Numa notificação enviada ao casal poucos dias antes do Natal, a autarquia informa que o "direito de superfície" que lhes havia sido cedido gratuitamente se extinguia com a extinção da própria fundação. Uma interpretação que Ana Maria Moura não aceita, tendo já enviado o processo ao seu advogado, para que este a conteste.

A história que agora ameaça desembocar num processo judicial iniciou-se há 20 anos, quando alguns amigos de Eugénio de Andrade idealizaram uma fundação que albergasse os livros e papéis do poeta, mas também as muitas obras de arte que lhe foram oferecendo ao longo da vida, e que já mal cabiam no seu exíguo andar da Rua Duque de Palmela. Uma ideia que a Câmara do Porto, então dirigida por Fernando Gomes, acolheu com entusiasmo. Já em 1992, numa entrevista ao PÚBLICO, Eugénio afirma que, quando lhe perguntaram se estava disposto a mudar-se para a casa que lhe tinham arranjado na Foz do Douro, respondeu que aceitava viver no edifício da Fundação desde que lá vivessem também o afilhado e os pais deste, e ele próprio não integrasse a sua direcção.

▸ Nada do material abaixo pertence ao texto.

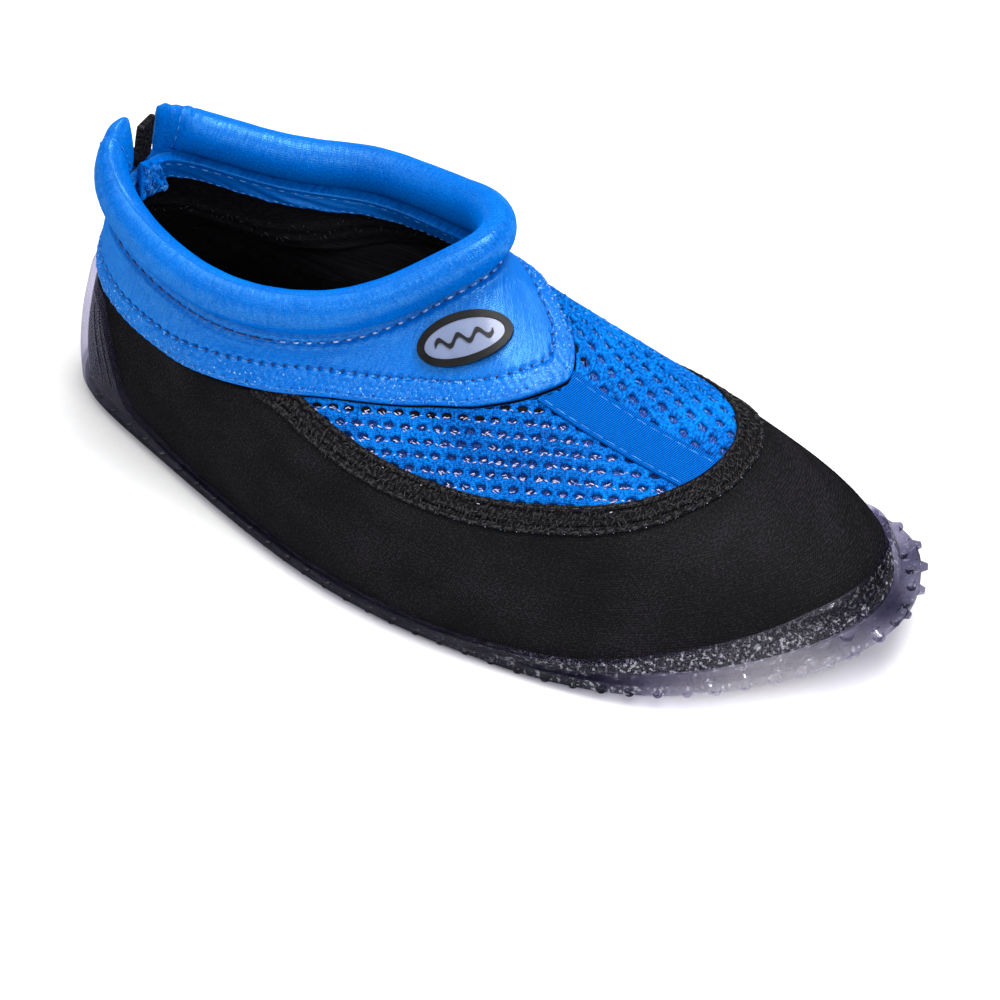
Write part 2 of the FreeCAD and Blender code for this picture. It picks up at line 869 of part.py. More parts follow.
# half-height of the padded collar's section beyond its usual size at the two heel ends
ROLL_EXTRA = ((0.0, 5.0), (0.035, 4.2), (0.07, 1.6), (0.12, 0.0), (0.5, 0.0), (0.88, 0.0),
              (0.93, 0.6), (0.965, 1.6))
# how far the section leans outwards at its top, in degrees
ROLL_LEAN = ((0.0, -6.0), (0.08, 4.0), (0.25, 8.0), (0.5, 16.0), (0.75, 8.0), (0.93, 0.0))


def roll_point(t, angle, shrink):
    """Point on the padded collar's oval section at t, smaller all round by shrink."""
    seat = layer_point(t, 1.0, size("band_stand_off") - 0.5 * size("band_thickness")
                       - 0.5 * size("panel_thickness"))
    ahead = surface(t + 1e-3, 1.0) - surface(t - 1e-3, 1.0)
    ahead.normalize()
    out = outward(ahead.x, ahead.y)
    up = out.cross(ahead)
    if up.z < 0:
        up = up * -1.0
    lean = math.radians(steps(ROLL_LEAN, t))
    tall = up * math.cos(lean) + out * math.sin(lean)
    wide = out * math.cos(lean) - up * math.sin(lean)
    half_high = 0.5 * size("roll_height") + steps(ROLL_EXTRA, t)
    half_wide = 0.5 * size("roll_thickness")
    centre = seat + up * size("roll_lift") + tall * half_high
    return (centre + tall * ((half_high - shrink) * math.cos(angle))
            + wide * ((half_wide - shrink) * math.sin(angle)))


def make_collar():
    """Padded collar: a stretch cover round a foam core, open at the heel notch."""
    count = 60
    round_section = 20
    start = size("roll_end_gap")
    places = [start + (1 - 2 * start) * i / count for i in range(count + 1)]

    def line(shrink):
        def points(share):
            return [roll_point(t, 2 * math.pi * share, shrink) for t in places]
        return points
    cover = size("roll_cover")
    shaped("collar_roll", ring_solid(line(cover), line(0.0), round_section))
    shaped("collar_foam", capped_solid(line(cover + 2 * size("layer_gap")), round_section))


def ribbon_wire(first, second):
    """Closed outline with a smooth curve through each list of points and straight ends."""
    curves = []
    for line in (first, second):
        curve = Part.BSplineCurve()
        curve.interpolate(line)
        curves.append(curve.toShape())
    ends = [Part.makeLine(first[-1], second[-1]), Part.makeLine(second[0], first[0])]
    return Part.Wire(Part.__sortEdges__(curves + ends))


def bent_strip(points, width, thickness):
    """Flat webbing of one thickness that follows points in the heel's middle plane."""
    left = []
    right = []
    to_edge = FreeCAD.Vector(-width / 2, 0, 0)
    for i, point in enumerate(points):
        before = points[max(i - 1, 0)]
        after = points[min(i + 1, len(points) - 1)]
        run = (after - before).normalize()
        side = FreeCAD.Vector(0, -run.z, run.y)
        left.append(point + to_edge + side * (thickness / 2))
        right.append(point + to_edge - side * (thickness / 2))
    return Part.Face(ribbon_wire(left, right)).extrude(FreeCAD.Vector(width, 0, 0))


def make_heel_gusset():
    """Black elastic set in the notch between the two ends of the collar."""
    foot = surface(0.0, 1.0) + FreeCAD.Vector(size("gusset_side"), 0.5 * size("panel_thickness"), 0)
    height = size("gusset_height")
    # the elastic leans forwards as it rises: (forwards, up) as shares of its height
    line = ((0.0, 0.094), (0.053, 0.412), (0.094, 0.735), (0.141, 1.0))
    points = []
    for ahead, up in line:
        points.append(foot + FreeCAD.Vector(0, ahead * height, up * height))
    shaped("heel_gusset", bent_strip(points, size("gusset_width"), size("gusset_thickness")))


# heights on the heel seam, in w, of the loop's sewn end and of its free end
LOOP_ROOT_W = 0.965
LOOP_TIP_W = 0.66


def loop_line(sketch, first, top, radius, expression, top_expression):
    """Closed U of the loop's side view, hanging from top; it starts at geometry number first."""
    depth = size("loop_length") - size("loop_gap") / 2 - size("loop_ply")
    corners = (
        FreeCAD.Vector(-radius, top, 0),
        FreeCAD.Vector(-radius, -depth, 0),
        FreeCAD.Vector(radius, -depth, 0),
        FreeCAD.Vector(radius, top, 0),
    )
    circle = Part.Circle(FreeCAD.Vector(0, -depth, 0), FreeCAD.Vector(0, 0, 1), radius)
    sketch.addGeometry(Part.LineSegment(corners[0], corners[1]), False)
    sketch.addGeometry(Part.ArcOfCircle(circle, math.pi, 2 * math.pi), False)
    sketch.addGeometry(Part.LineSegment(corners[2], corners[3]), False)
    sketch.addGeometry(Part.LineSegment(corners[3], corners[0]), False)
    arc = first + 1
    for k in range(4):
        here = first + k
        ahead = first + (k + 1) % 4
        sketch.addConstraint(Sketcher.Constraint("Coincident", here, LINE_END, ahead, LINE_START))
    sketch.addConstraint(Sketcher.Constraint("Vertical", first))
    sketch.addConstraint(Sketcher.Constraint("Horizontal", first + 3))
    bind(sketch, Sketcher.Constraint("Radius", arc, radius), expression)
    bind(sketch, Sketcher.Constraint("DistanceY", AXES, LINE_START, arc, ARC_CENTRE, -depth),
         "-(dimensions.loop_length - dimensions.loop_gap / 2 - dimensions.loop_ply)")
    if top_expression:
        bind(sketch, Sketcher.Constraint("DistanceY", AXES, LINE_START, first, LINE_START, top),
             top_expression)


def make_heel_loop():
    """Folded webbing pull loop that hangs down the outside of the heel."""
    body = DOC.addObject("PartDesign::Body", "heel_loop")
    sketch = body.newObject("Sketcher::SketchObject", "loop_side_view")
    plane = [f for f in body.Origin.OriginFeatures if f.Role == "YZ_Plane"][0]
    sketch.AttachmentSupport = (plane, "")
    sketch.MapMode = "FlatFace"
    hollow = size("loop_gap") / 2
    # the loop is drawn hanging straight down from its sewn root at (0, 0)
    loop_line(sketch, 0, 0.0, hollow + size("loop_ply"),
              "dimensions.loop_gap / 2 + dimensions.loop_ply", "")
    loop_line(sketch, 4, -size("loop_seam"), hollow, "dimensions.loop_gap / 2",
              "-dimensions.loop_seam")
    pad = body.newObject("PartDesign::Pad", "loop_width")
    pad.Profile = sketch
    pad.Midplane = True
    pad.setExpression("Length", "dimensions.loop_width")
    DOC.recompute()
    body.Label = "heel_loop"
    root, lean = loop_root()
    body.Placement = FreeCAD.Placement(
        root - FreeCAD.Vector(size("origin_x"), size("origin_y"), 0),
        FreeCAD.Rotation(FreeCAD.Vector(1, 0, 0), lean))
    PARTS.append(body)


def loop_root():
    """Sewn end of the pull loop on the heel, and how far it leans off the vertical."""
    place = surface(0.0, LOOP_ROOT_W)
    below = surface(0.0, LOOP_TIP_W)
    out = (size("band_stand_off") + size("loop_ply") + size("loop_gap") / 2
           + size("loop_stand_off"))
    root = place + normal(0.0, LOOP_ROOT_W) * out
    run = place - below
    return root, -math.degrees(math.atan2(run.y, run.z))


# centre of the badge on the band, and the way its long axis and its height run in (t, w)
BADGE_CENTRE = (0.432, 0.881)
BADGE_ALONG = (0.00321, -0.0013)
BADGE_UP = (-0.00093, 0.0058)


def badge_frame():
    t, w = BADGE_CENTRE
    centre = surface(t, w)
    reach = 0.5 * size("badge_length")
    tip = surface(t + reach * BADGE_ALONG[0], w + reach * BADGE_ALONG[1])
    out = normal(t, w)
    along = (tip - centre) - out * (tip - centre).dot(out)
    along.normalize()
    up = out.cross(along)
    if up.z < 0:
        up = up * -1.0
    return centre, along, up, out


def badge_slab(low, high):
    """Piece of an offset layer of the band, a little larger than the badge."""
    spare = 4.0
    reach_along = 0.5 * size("badge_length") + spare
    reach_up = 0.5 * size("badge_height") + spare

    def place(u, v):
        a = (2 * u - 1) * reach_along
        b = (2 * v - 1) * reach_up
        t = BADGE_CENTRE[0] + a * BADGE_ALONG[0] + b * BADGE_UP[0]
        w = BADGE_CENTRE[1] + a * BADGE_ALONG[1] + b * BADGE_UP[1]
        return t, min(w, 1.0)
    return patch_solid(place, low, high, 14, 10)


def badge_column(wire):
    """Column with the wire's outline through the badge, along its middle normal."""
    centre, along, up, out = badge_frame()
    reach = 20.0
    column = Part.Face(wire).extrude(FreeCAD.Vector(0, 0, 2 * reach))
    column.translate(FreeCAD.Vector(0, 0, -reach))
    column.Placement = FreeCAD.Placement(
        centre, FreeCAD.Rotation(along, out.cross(along), out)).multiply(column.Placement)
    return column


def badge_oval(length, height):
    ellipse = Part.Ellipse(FreeCAD.Vector(0, 0, 0), length / 2, height / 2)
    return badge_column(Part.Wire([ellipse.toShape()]))


def emblem_column():
    """Column with the outline of a plain wave crest, for the badge's emblem."""
    margin = 3.4
    half = 0.5 * size("badge_length") - size("badge_rim") - margin
    amplitude = 1.3
    width = 1.5
    crests = 3
    count = 30
    top = []
    bottom = []
    for i in range(count + 1):
        x = -half + 2 * half * i / count
        y = amplitude * math.sin(crests * 2 * math.pi * i / count)
        top.append(FreeCAD.Vector(x, y + width / 2, 0))
        bottom.append(FreeCAD.Vector(x, y - width / 2, 0))
    return badge_column(ribbon_wire(top, bottom))


def make_badge():
    """Oval badge: rubber base with a raised rim, a plate in it and a plain wave emblem."""
    gap = size("layer_gap")
    bottom = size("band_stand_off") + gap
    floor = bottom + size("badge_floor")
    top = bottom + size("badge_thickness")
    length = size("badge_length")
    height = size("badge_height")
    rim = size("badge_rim")
    clearance = 0.02
    base = badge_slab(bottom, top).common(badge_oval(length, height))
    recess = badge_slab(floor, top + rim).common(badge_oval(length - 2 * rim, height - 2 * rim))
    shaped("badge_base", base.cut(recess))
    ease = 2 * (rim + gap)
    plate_low = floor + clearance
    plate_top = plate_low + size("plate_thickness")
    shaped("badge_plate", badge_slab(plate_low, plate_top).common(
        badge_oval(length - ease, height - ease)))
    emblem_low = plate_top + clearance
    shaped("badge_emblem", badge_slab(emblem_low, emblem_low + size("emblem_thickness")).common(
        emblem_column()))


def check_all():
    """Stop with the names of any object that failed or any sub-part that isn't sound."""
    faults = []
    for item in DOC.Objects:
        for state in item.State:
            if state in ("Invalid", "Error"):
                faults.append("%s is %s" % (item.Name, state))
    for item in PARTS:
        shape = item.Shape
        if shape.isNull() or not shape.isValid():
            faults.append("%s has no valid shape" % item.Label)
        elif shape.Volume <= 0:
            faults.append("%s has no volume" % item.Label)
    if faults:
        raise RuntimeError("; ".join(faults))


def write_parts():
    os.makedirs("parts", exist_ok=True)
    box = FreeCAD.BoundBox()
    for item in PARTS:
        item.Shape.exportStep("parts/%s.step" % item.Label)
        bound = item.Shape.BoundBox
        box.add(bound)
        print("%-15s %2d solids %9.1f mm3  z %.2f..%.2f" % (
            item.Label, len(item.Shape.Solids), item.Shape.Volume, bound.ZMin, bound.ZMax))
    print("box x %.2f..%.2f y %.2f..%.2f z %.2f..%.2f" % (
        box.XMin, box.XMax, box.YMin, box.YMax, box.ZMin, box.ZMax))


make_outsole()
make_insole_layers()
make_side_panel()
lining_inside = make_ankle_layers()
make_vamp()
make_centre_strip()
make_vamp_tape()
make_heel_tape()
make_facing(lining_inside)
make_collar()
make_heel_gusset()
make_heel_loop()
make_badge()
DOC.recompute()
check_all()
write_parts()
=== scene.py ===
import math
import bpy
import numpy as np
from mathutils import Matrix, Vector


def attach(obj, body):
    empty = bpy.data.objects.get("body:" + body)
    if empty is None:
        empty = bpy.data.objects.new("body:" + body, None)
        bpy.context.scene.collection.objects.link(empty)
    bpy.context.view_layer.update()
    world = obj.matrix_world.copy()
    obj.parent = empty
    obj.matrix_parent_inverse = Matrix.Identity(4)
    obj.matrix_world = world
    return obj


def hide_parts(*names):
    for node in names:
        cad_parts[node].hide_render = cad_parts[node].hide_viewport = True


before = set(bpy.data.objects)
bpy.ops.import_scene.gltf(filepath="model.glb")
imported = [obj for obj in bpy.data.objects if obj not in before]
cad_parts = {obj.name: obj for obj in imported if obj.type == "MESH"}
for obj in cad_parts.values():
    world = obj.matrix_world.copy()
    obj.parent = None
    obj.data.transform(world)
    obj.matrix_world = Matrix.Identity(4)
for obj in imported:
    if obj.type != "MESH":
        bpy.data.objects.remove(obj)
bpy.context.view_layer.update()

# ---- the last
# Lengths are in millimetres in the last's own frame until a mesh is made; the
# same (t, w) places as in the CAD source name points of the upper.

ORIGIN = np.array([8.6, 141.4, 0.0])
FLOOR_Z = 6.0
SPRING_START = 180.0
SPRING_RADIUS = 312.0
GAP = 0.12

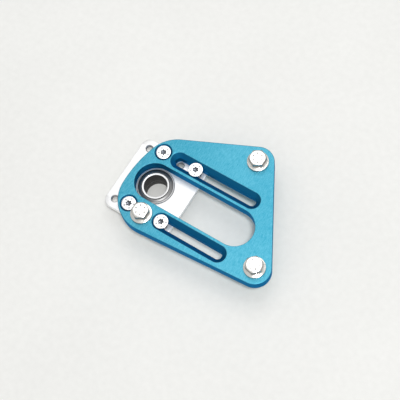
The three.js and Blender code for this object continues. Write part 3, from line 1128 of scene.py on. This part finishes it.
def inner_ring(low, high):
    middle = (low + high) / 2
    profile = corner(BORE_R, low, -1, -1, BORE_EDGE_LOW)
    profile += [(INNER_LAND_R - LAND_EDGE, low), (INNER_LAND_R, low + LAND_EDGE)]
    profile += raceway(-1, middle, INNER_LAND_R)
    profile += [(INNER_LAND_R, high - LAND_EDGE), (INNER_LAND_R - LAND_EDGE, high)]
    profile += corner(BORE_R, high, -1, 1, BORE_EDGE_HIGH)

    # Painted shade down the bore, and on the land and raceway beside the shield.
    def in_bore(x, y, z):
        radius = math.hypot(x, y)
        if radius < BORE_R + 0.22 and z < high - 0.1:
            return BORE_SHADE
        return float(radius > INNER_LAND_R - 0.1)

    return shade(turned(profile, hollow=True), in_bore)


def shield(face, up):
    """A conical shield, sunk at its rim; up is 1 in the bearing's upper face."""
    near, far = SHIELD_OPEN

    # Painted shade at the rim and the inner lip, where the shield meets the rings.
    def at_rim(x, y, z):
        radius = math.hypot(x, y)
        return float(radius > far or radius < near)

    profile = [(r, face - up * sunk) for r, sunk in SHIELD_OUTSIDE + SHIELD_INSIDE]
    return shade(turned(profile, hollow=True), at_rim)


# %% Balls and cage
BALL_SUBDIVISIONS = 4


def ball_tree():
    inputs = {
        "Balls": "NodeSocketInt",
        "Row radius": "NodeSocketFloat",
        "Ball radius": "NodeSocketFloat",
    }
    tree = Tree("ball_row", inputs)
    row = tree.node(
        "GeometryNodeMeshCircle",
        {},
        {"Vertices": tree.start["Balls"], "Radius": tree.start["Row radius"]},
    )
    one = tree.node(
        "GeometryNodeMeshIcoSphere",
        {},
        {"Radius": tree.start["Ball radius"], "Subdivisions": BALL_SUBDIVISIONS},
    )
    balls = tree.node("GeometryNodeInstanceOnPoints", {}, {"Points": row, "Instance": one})
    tree.close(balls, BALL_STEEL.material)
    return tree


def ball_row(name, height, body):
    values = {"Balls": BALL_COUNT, "Row radius": PITCH_R * MM, "Ball radius": BALL_R * MM}
    mesh = ball_tree().run([(0, 0, 0)], values)
    mesh.transform(Matrix.Translation(Vector(put((0, 0, height)))))
    nodes = [f"{name}_ball_{i + 1:02d}" for i in range(BALL_COUNT)]
    as_piece(f"{name}_balls", mesh, BALL_STEEL, body, *nodes)


CAGE_IN, CAGE_OUT, CAGE_THICK = 9.4, 10.25, 0.22
CAGE_CLEAR = 0.06  # between a ball and its arch
CAGE_SEAM = 0.01  # from the flats to the middle, where the halves meet
STEPS_PER_BALL = 24


def cage_half(height, up):
    """One wavy ribbon: it arches over each ball and lies flat between them."""
    steps = BALL_COUNT * STEPS_PER_BALL
    turn = np.arange(steps) * 2 * math.pi / steps
    pitch = 2 * math.pi / BALL_COUNT
    from_ball = ((turn + pitch / 2) % pitch - pitch / 2) * PITCH_R
    arch = np.sqrt(np.maximum(0, (BALL_R + CAGE_CLEAR) ** 2 - from_ball**2))
    near = np.maximum(arch, CAGE_SEAM)
    section = ((CAGE_IN, 0), (CAGE_OUT, 0), (CAGE_OUT, CAGE_THICK), (CAGE_IN, CAGE_THICK))
    loops = []
    for radius, far in section:
        z = height + up * (near + far)
        loops.append(np.column_stack([radius * np.cos(turn), radius * np.sin(turn), z]))
    return stack(loops, hollow=True)


# %% Bearings in place
for bearing in ("upper_bearing", "lower_bearing"):
    high, low = top_and_bottom(bearing + "_outer_ring")
    middle = (high + low) / 2
    row_body = bearing.replace("bearing", "balls")
    rings = {"outer_ring": (outer_ring, "carriage"), "inner_ring": (inner_ring, "pivot")}
    for part, (make, body) in rings.items():
        node = f"{bearing}_{part}"
        finished(node + "_ground", make(low, high), RING_STEEL, body, node)
    for side, face, up in (("above", high, 1), ("below", low, -1)):
        node = f"{bearing}_shield_{side}"
        finished(node + "_pressed", shield(face, up), SHIELD_STEEL, "carriage", node)
        half = f"{bearing}_cage_half_{side}"
        finished(half, cage_half(middle, up), SHIELD_STEEL, row_body, f"{bearing}_ball_cage")
    ball_row(bearing, middle, row_body)

# %% [markdown]
# ## Spacer
#
# A plain turned sleeve keeps the two inner rings apart, so that they can be clamped
# hard on an axle without pinching the balls.


# %% Spacer in place
SPACER_R = INNER_LAND_R - 0.1
SPACER_EDGE = 0.15


def spacer(top, bottom):
    profile = corner(BORE_R, bottom, -1, -1, SPACER_EDGE)
    profile += corner(SPACER_R, bottom, 1, -1, SPACER_EDGE)
    profile += corner(SPACER_R, top, 1, 1, SPACER_EDGE)
    profile += corner(BORE_R, top, -1, 1, SPACER_EDGE)

    # Painted shade down the bore.
    def in_bore(x, y, z):
        return BORE_SHADE if math.hypot(x, y) < BORE_R + SPACER_EDGE + 0.01 else 0.0

    return shade(turned(profile, hollow=True), in_bore)


sleeve = spacer(*top_and_bottom("inner_spacer"))
finished("inner_spacer_turned", sleeve, RING_STEEL, "pivot", "inner_spacer")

"Aquilo em que o Eugénio mais insistiu, a mim pessoalmente, e ao Armando Pimentel e à Manuela Melo [os dois vereadores que lidaram com o processo], foi que acautelássemos o futuro da família", disse ontem ao PÚBLICO Fernando Gomes, o presidente da câmara de então. Assegurando que "a vontade da câmara foi a de garantir que os herdeiros do poeta poderiam viver naquela casa até à sua morte", acrescenta: "Se falhou algum pormenor jurídico e a câmara quer agora servir-se disso, acho que é uma atitude inqualificável e que constitui uma violência à memória de Eugénio de Andrade".

Ana Maria Moura confessa-se "muito revoltada" e afirma: "O Eugénio foi tão traído como nós, porque não havia pessoa mais justa do que ele e jamais aceitaria isto". Lembrando que deixou a casa onde vivia, obrigando o filho, então adolescente, "a sair de ao pé dos seus amigos", argumenta que não o teria feito se adivinhasse que lhe iam "fazer isto".

Na origem do problema está a extinção da fundação, solicitada ao Governo pelo último presidente da direcção, o professor universitário e ensaísta Arnaldo Saraiva. O diferendo entre os herdeiros e a direcção da fundação começa logo após a morte do poeta, em 2005, designadamente em torno dos direitos de autor da obra de Eugénio. A família adoptiva levou a questão a tribunal, que, segundo Ana Maria Moura, decidiu, com base no testamento do poeta, que estes pertenciam aos herdeiros.

Em Setembro, o Governo declarou extinta a fundação. Um cenário que o protocolo original prevê, afirmando, na cláusula quinta, que em caso de extinção, "o espólio literário e artístico (...) reverterá através da Câmara para a cidade do Porto". A dita cláusula não faz qualquer referência à casa ou aos locatários. Já a cláusula primeira estabelece que "a cedência tem em vista a instalação da Fundação Eugénio de Andrade" e "a residência do escritor e dos seus herdeiros (...) durante a vida dos mesmos, por um prazo máximo de setenta anos", acrescentando-se na cláusula seguinte que esta cedência é gratuita e "prorrogável por 35 anos".